REVIEW: The Viscount Needs a Wife by Jo Beverley
Since being widowed two years ago, Kitty Cateril has been trapped in her late husband’s home, where she is expected to mourn forever. Desperate to escape, Kitty will consider any option—even a hasty marriage to a stranger with no intention of abandoning his bachelor ways.
London life suits Beau Braydon, especially his work keeping Britain safe. So when he inherits the title of Viscount Dauntry, he has no intention of resettling on a rural estate. He can’t resist the opportunity to marry a sensible widow who can manage Beauchamp Abbey for him—until he realizes Kitty is more than he bargained for…
Before Kitty and Dauntry can adjust to each other, a threat to the royal family takes them to London. Soon someone is determined to prevent Dauntry from exposing the villain, and secrets in Kitty’s past threaten their growing love…
Dear Ms. Beverley,
Last year’s book,“Too Dangerous for a Lady,” introduced a new character to your world of Rogues in the person of Mr. (prefers not to use his given name) Braydon, a retired military man who has inherited the means that allows him to pursue a life of leisure and thus be available in that story to assist where needed. Though I had issues with that book, he intrigued me. The except for this book did its job and captured my interest due both to the fact that he would be the hero and also the set up for his heroine. Needless to say, when I could, I requested it.
I love it when a book works with actual history rather than fighting it every step of the way. Here, the much lamented death of the only legitimate grandchild of King George III, Princess Charlotte, in childbirth starts both sections of the plot into motion. Kitty’s already been in mourning for her husband but the death of the Princess followed by the letter from Kitty’s friend, which points towards a way out, spurs Kitty to action to escape spending the rest of her life this way.
But Kitty stops and thinks about the invitation before leaping. She’s a military widow so Braydon’s status as a former soldier alarms her. She’s seen the visible as well as invisible scars these men sometimes bear. Also, she escaped one less than wonderful marriage but there’s no guarantee that if this one is worse, she’ll be so lucky again. Thus I applaud her as she calmly and rationally orders her thoughts and enumerates the benefits for and against it.
Meanwhile, Braydon’s seeming bizarre marriage requirements make sense from his POV in light of his behind the scenes work for the government in London and the intolerable situation he faces at the Abbey from the relatives of the former Viscount. Neither is looking for love in marriage. Kitty found it doesn’t always lead to a happy ending and Braydon views marriage as another chore to be ticked off his “to do” list. Once the decision is made, I liked how it was done properly from the viewpoint of the villagers and the couple’s friends.

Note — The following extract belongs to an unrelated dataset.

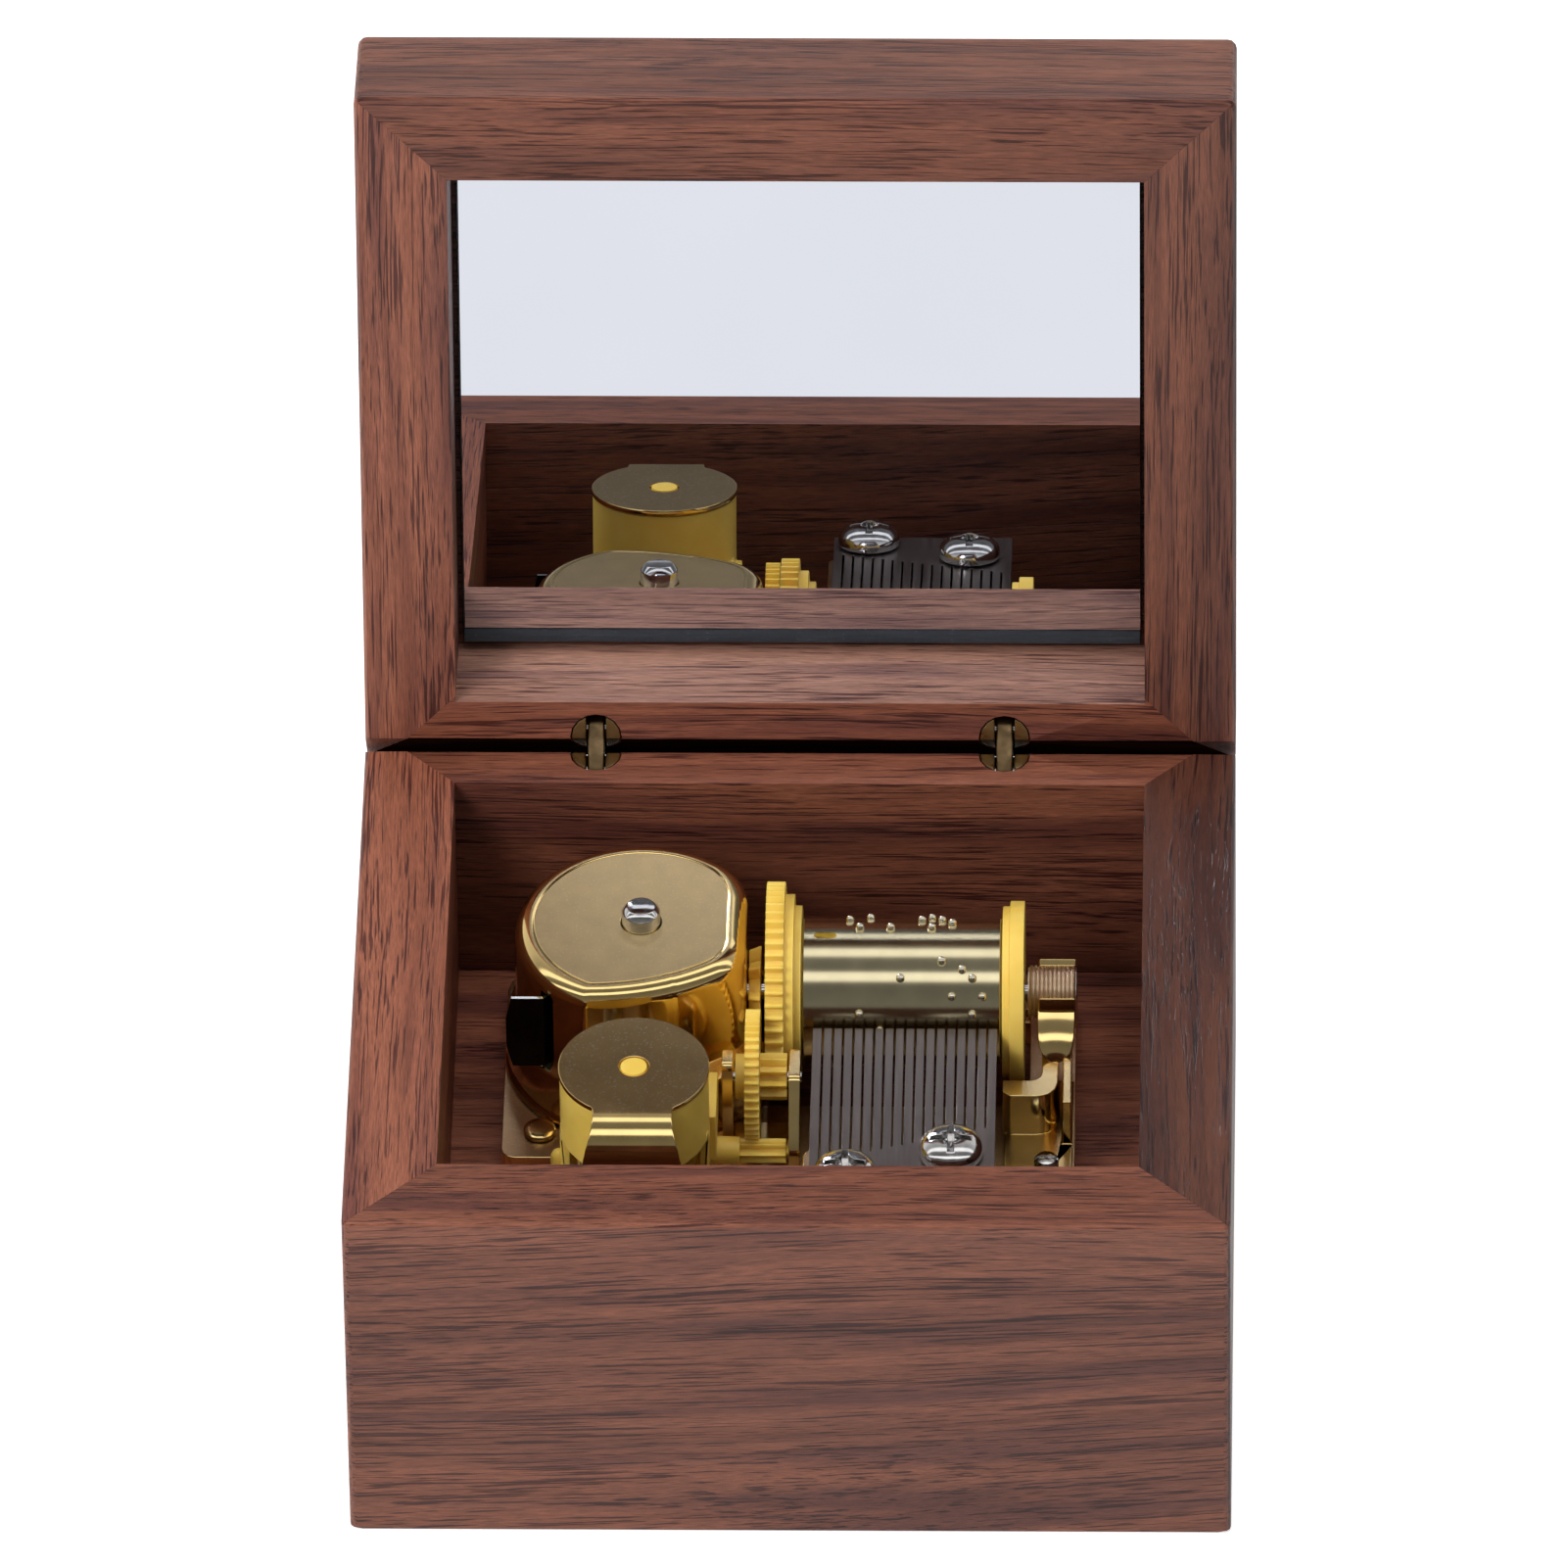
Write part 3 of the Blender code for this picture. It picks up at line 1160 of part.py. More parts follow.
build_case()
build_lid(lid_pivot)
build_hinges(lid_pivot, link_pivot)
build_bedplate()
build_fasteners()
build_housing()
build_mainspring()
build_winding(winding_axis)
build_cylinder(cylinder_axis)
build_train(middle_axis, third_axis)
build_gear_bracket()
build_worm(worm_axis)
build_governor()
build_comb()
build_bearing()
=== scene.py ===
"""Walnut music box with a mirror in its open lid and a spring movement on its floor, dressed for rendering.

The file follows the box as it is put together. Every piece is made in place, in metres, in the CAD model's
own frame. Lengths inside the makers are millimetres, and at() takes them there.
"""

import json
import math

import bmesh
import bpy
from mathutils import Matrix, Vector


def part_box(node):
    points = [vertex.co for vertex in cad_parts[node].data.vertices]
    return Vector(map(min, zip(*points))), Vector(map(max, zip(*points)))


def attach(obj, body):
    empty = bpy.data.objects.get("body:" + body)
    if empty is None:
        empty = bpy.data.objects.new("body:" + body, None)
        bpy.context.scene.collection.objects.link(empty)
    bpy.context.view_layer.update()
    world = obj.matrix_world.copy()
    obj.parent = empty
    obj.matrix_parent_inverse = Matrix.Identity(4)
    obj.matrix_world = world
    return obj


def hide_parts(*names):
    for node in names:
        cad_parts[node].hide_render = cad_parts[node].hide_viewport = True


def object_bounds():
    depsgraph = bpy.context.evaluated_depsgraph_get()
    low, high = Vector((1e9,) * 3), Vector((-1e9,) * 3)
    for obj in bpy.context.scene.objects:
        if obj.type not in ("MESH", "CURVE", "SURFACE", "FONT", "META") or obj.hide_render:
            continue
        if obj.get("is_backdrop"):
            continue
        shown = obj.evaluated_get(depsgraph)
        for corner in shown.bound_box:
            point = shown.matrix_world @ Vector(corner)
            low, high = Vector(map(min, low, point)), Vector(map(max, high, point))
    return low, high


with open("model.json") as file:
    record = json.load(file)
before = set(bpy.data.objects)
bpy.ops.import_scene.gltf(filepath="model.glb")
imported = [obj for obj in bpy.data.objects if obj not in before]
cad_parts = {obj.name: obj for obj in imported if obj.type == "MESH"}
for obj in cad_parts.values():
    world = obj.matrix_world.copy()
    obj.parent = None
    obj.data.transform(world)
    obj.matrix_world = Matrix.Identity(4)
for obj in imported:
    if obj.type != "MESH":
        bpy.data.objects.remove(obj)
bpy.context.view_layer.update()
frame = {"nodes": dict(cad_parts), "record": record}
nodes = frame["nodes"]
scene = bpy.context.scene
scene.view_settings.view_transform = "Standard"


# Camera: a long lens that looks down on the open box from the front, a little to the right. Its place and
# turn were fitted to the photograph together with the size of the box.
pitch, yaw, roll = 0.692070576, 0.0296843686, -0.0152215907
forward = Vector((-math.sin(yaw) * math.cos(pitch), math.cos(yaw) * math.cos(pitch), -math.sin(pitch)))
sideways = Vector((math.cos(yaw), math.sin(yaw), 0.0))
across = sideways * math.cos(roll) + sideways.cross(forward) * math.sin(roll)
above = across.cross(forward)
camera_data = bpy.data.cameras.new("camera")
camera_data.lens = 574.18
camera_data.sensor_width = 36.0
camera_data.clip_end = 20.0
camera = bpy.data.objects.new("camera", camera_data)
camera_turn = Matrix((across, above, -forward)).transposed().to_4x4()
camera.matrix_world = Matrix.Translation((0.04976, -1.70583, 1.46340)) @ camera_turn
scene.collection.objects.link(camera)
scene.camera = camera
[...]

Kitty has a fixation on the fate of her errant Viscountess predecessor and also on her wedding night. Though each is understandable, reading her constant thoughts on them got tiresome. Braydon’s jealousy of Kitty’s past military admirers also reared its head often – too often. I did like that this marriage of convenience didn’t immediately gel nor did Kitty and Braydon start off seeing eye to eye since they are still essentially strangers. But a lot of the plot would circle around, covering the same ground or thoughts over and over. In the last book, I got annoyed when the Rogues arrives and diverted attention and page space from the hero and heroine. Here I was relieved.
I figured it all must tie in somehow, and it does, but since I had no bird’s-eye-view on how this would happen, I couldn’t spot clues and put them together slightly before the characters and think “Ah-ha, now I can see why that was important.” While I generally dislike storylines that are telegraphed ahead of time, I also like some hint that will make seeming random events more interesting to read about as they unfold.
Braydon ends up leading the investigation into a possible assassination attempt on several of the Royal Princes with a little help from a few of the Rogues. The limited number of them worked well and kept them from overwhelming the story. The resolution of this aspect of the book, while not as dramatic as in the last book, is believable and, as I mentioned earlier, driven by actual events.
The romance arrives by the conclusion but given the short time span of the novel and past experiences of both Braydon and Kitty, as well as their lower expectations of love in marriage, I would have been satisfied with a HFN with clear signs of future budding love instead of the swift “I love you’s” here. The overall grade is one of those “balance this with that” and ends up a C+ for me.